Exercise instructions:
Every line in the data below from the one containing "hide_parts(node)" down to the one containing "return film_lobe(name, name", both included, must be retyped exactly; no other line is to appear.

Data provided:

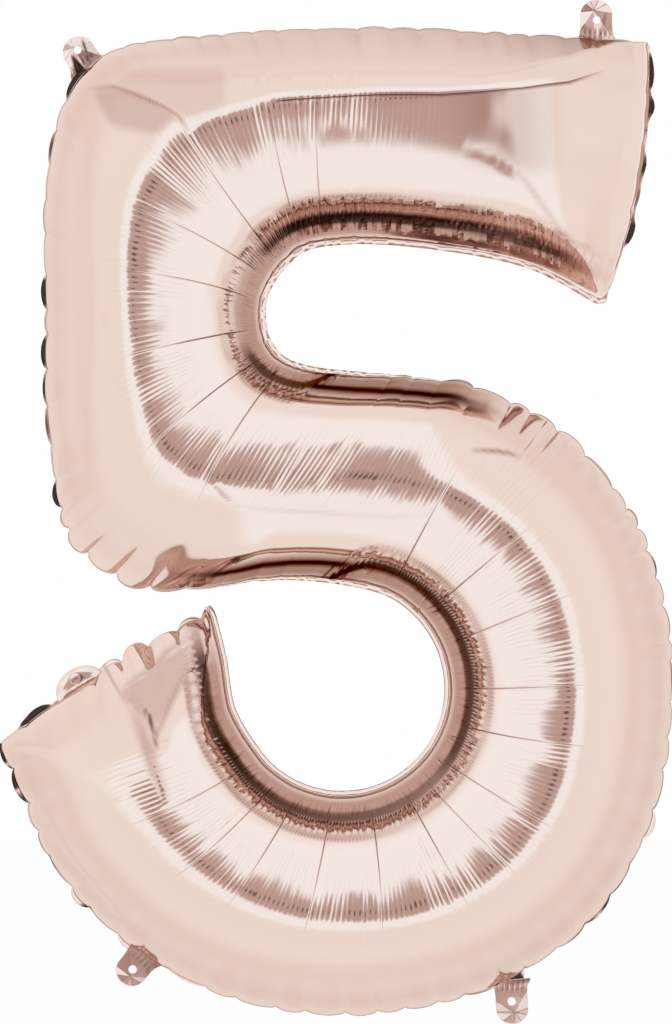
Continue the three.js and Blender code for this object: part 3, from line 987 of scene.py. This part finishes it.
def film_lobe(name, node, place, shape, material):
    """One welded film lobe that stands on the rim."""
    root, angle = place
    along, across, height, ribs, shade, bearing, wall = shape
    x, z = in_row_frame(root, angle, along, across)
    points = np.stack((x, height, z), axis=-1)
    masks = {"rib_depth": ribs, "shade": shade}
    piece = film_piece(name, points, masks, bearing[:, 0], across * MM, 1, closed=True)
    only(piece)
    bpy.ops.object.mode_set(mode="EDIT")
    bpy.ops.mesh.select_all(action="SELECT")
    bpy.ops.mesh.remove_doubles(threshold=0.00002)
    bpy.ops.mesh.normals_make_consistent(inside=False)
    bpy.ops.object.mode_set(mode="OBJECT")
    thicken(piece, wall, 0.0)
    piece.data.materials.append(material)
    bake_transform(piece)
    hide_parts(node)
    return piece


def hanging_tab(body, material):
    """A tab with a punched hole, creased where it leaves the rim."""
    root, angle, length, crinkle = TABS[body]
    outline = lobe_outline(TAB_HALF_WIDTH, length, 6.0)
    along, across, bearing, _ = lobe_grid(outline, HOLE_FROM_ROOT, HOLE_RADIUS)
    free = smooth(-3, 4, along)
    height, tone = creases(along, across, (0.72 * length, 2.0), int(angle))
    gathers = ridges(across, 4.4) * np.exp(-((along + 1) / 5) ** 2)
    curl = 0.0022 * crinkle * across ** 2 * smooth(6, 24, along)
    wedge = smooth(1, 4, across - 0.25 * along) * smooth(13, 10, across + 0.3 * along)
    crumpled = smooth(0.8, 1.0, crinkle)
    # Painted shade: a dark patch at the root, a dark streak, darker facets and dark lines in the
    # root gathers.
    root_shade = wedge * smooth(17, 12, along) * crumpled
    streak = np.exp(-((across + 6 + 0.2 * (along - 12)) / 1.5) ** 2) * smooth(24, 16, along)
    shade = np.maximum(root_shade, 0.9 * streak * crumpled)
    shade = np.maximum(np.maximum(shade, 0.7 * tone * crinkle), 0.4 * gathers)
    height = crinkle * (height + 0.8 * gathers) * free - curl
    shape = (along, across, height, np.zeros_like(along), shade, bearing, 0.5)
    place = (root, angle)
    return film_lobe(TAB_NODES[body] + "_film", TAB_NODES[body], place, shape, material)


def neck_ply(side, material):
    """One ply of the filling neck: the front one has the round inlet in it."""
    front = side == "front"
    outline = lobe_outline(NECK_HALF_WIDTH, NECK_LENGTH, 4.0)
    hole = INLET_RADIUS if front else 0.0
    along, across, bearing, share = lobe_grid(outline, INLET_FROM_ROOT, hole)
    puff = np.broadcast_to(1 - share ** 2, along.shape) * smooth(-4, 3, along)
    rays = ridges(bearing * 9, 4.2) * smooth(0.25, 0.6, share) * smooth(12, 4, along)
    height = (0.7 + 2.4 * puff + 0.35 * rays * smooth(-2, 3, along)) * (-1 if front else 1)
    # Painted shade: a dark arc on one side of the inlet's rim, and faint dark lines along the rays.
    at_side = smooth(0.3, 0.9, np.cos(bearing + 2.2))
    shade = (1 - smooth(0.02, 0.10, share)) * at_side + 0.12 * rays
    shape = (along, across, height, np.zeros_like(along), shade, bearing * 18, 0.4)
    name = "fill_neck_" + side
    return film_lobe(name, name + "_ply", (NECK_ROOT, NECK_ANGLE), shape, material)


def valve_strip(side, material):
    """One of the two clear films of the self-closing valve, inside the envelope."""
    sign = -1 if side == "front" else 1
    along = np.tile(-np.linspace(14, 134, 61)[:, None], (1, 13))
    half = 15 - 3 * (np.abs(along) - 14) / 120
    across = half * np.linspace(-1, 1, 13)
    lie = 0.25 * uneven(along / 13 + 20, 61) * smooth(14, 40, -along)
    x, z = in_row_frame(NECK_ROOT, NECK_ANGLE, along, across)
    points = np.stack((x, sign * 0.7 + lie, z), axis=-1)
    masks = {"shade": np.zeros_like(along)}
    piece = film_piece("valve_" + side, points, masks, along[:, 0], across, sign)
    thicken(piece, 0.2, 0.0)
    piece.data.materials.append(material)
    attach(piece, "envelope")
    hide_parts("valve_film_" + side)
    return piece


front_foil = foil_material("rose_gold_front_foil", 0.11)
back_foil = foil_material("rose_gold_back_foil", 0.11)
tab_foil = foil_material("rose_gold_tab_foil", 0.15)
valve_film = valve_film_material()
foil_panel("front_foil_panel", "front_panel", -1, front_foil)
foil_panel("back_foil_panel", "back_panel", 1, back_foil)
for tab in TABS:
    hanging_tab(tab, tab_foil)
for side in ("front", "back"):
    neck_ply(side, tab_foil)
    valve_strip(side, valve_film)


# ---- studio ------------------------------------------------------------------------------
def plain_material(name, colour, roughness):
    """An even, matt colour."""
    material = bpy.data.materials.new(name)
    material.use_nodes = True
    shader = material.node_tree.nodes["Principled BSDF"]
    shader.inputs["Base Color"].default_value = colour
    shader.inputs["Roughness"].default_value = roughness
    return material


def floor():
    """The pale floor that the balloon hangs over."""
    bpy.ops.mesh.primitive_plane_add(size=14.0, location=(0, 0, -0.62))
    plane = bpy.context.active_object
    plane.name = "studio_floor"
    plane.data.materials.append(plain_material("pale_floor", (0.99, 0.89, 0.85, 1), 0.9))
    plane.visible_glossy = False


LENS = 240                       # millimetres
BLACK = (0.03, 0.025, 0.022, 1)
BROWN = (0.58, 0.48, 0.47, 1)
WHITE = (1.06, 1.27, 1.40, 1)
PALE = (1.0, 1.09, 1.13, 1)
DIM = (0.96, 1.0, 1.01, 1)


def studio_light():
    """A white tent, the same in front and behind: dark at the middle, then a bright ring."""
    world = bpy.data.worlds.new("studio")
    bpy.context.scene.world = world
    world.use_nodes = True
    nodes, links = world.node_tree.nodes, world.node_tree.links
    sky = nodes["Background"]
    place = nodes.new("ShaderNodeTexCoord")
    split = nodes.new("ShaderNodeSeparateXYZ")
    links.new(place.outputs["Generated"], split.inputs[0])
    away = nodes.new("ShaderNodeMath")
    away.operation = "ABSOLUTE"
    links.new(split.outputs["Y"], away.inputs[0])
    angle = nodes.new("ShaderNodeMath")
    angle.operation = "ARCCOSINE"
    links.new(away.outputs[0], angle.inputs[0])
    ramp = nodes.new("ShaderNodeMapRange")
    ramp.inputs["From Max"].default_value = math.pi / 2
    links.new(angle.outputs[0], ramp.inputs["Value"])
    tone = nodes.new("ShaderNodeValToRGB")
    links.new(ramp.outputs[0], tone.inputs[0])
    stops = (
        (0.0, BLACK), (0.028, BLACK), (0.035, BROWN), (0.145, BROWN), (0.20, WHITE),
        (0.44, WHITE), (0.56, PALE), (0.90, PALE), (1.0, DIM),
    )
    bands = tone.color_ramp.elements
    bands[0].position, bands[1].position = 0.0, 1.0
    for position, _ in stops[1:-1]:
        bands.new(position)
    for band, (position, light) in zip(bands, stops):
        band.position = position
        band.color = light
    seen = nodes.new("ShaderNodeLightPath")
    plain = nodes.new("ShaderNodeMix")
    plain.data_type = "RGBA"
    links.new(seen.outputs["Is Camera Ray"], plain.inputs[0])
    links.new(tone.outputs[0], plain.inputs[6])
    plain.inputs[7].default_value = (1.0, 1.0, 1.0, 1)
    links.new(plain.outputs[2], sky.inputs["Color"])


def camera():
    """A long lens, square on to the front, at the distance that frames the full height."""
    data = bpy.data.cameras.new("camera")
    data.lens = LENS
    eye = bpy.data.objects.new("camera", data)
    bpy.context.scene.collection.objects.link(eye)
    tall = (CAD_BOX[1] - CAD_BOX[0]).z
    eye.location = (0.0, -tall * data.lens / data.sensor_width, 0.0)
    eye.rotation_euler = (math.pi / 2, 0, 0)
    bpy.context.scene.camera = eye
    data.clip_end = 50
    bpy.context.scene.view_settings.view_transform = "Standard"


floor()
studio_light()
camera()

The reply:
    hide_parts(node)
    return piece


def hanging_tab(body, material):
    """A tab with a punched hole, creased where it leaves the rim."""
    root, angle, length, crinkle = TABS[body]
    outline = lobe_outline(TAB_HALF_WIDTH, length, 6.0)
    along, across, bearing, _ = lobe_grid(outline, HOLE_FROM_ROOT, HOLE_RADIUS)
    free = smooth(-3, 4, along)
    height, tone = creases(along, across, (0.72 * length, 2.0), int(angle))
    gathers = ridges(across, 4.4) * np.exp(-((along + 1) / 5) ** 2)
    curl = 0.0022 * crinkle * across ** 2 * smooth(6, 24, along)
    wedge = smooth(1, 4, across - 0.25 * along) * smooth(13, 10, across + 0.3 * along)
    crumpled = smooth(0.8, 1.0, crinkle)
    # Painted shade: a dark patch at the root, a dark streak, darker facets and dark lines in the
    # root gathers.
    root_shade = wedge * smooth(17, 12, along) * crumpled
    streak = np.exp(-((across + 6 + 0.2 * (along - 12)) / 1.5) ** 2) * smooth(24, 16, along)
    shade = np.maximum(root_shade, 0.9 * streak * crumpled)
    shade = np.maximum(np.maximum(shade, 0.7 * tone * crinkle), 0.4 * gathers)
    height = crinkle * (height + 0.8 * gathers) * free - curl
    shape = (along, across, height, np.zeros_like(along), shade, bearing, 0.5)
    place = (root, angle)
    return film_lobe(TAB_NODES[body] + "_film", TAB_NODES[body], place, shape, material)


def neck_ply(side, material):
    """One ply of the filling neck: the front one has the round inlet in it."""
    front = side == "front"
    outline = lobe_outline(NECK_HALF_WIDTH, NECK_LENGTH, 4.0)
    hole = INLET_RADIUS if front else 0.0
    along, across, bearing, share = lobe_grid(outline, INLET_FROM_ROOT, hole)
    puff = np.broadcast_to(1 - share ** 2, along.shape) * smooth(-4, 3, along)
    rays = ridges(bearing * 9, 4.2) * smooth(0.25, 0.6, share) * smooth(12, 4, along)
    height = (0.7 + 2.4 * puff + 0.35 * rays * smooth(-2, 3, along)) * (-1 if front else 1)
    # Painted shade: a dark arc on one side of the inlet's rim, and faint dark lines along the rays.
    at_side = smooth(0.3, 0.9, np.cos(bearing + 2.2))
    shade = (1 - smooth(0.02, 0.10, share)) * at_side + 0.12 * rays
    shape = (along, across, height, np.zeros_like(along), shade, bearing * 18, 0.4)
    name = "fill_neck_" + side
    return film_lobe(name, name + "_ply", (NECK_ROOT, NECK_ANGLE), shape, material)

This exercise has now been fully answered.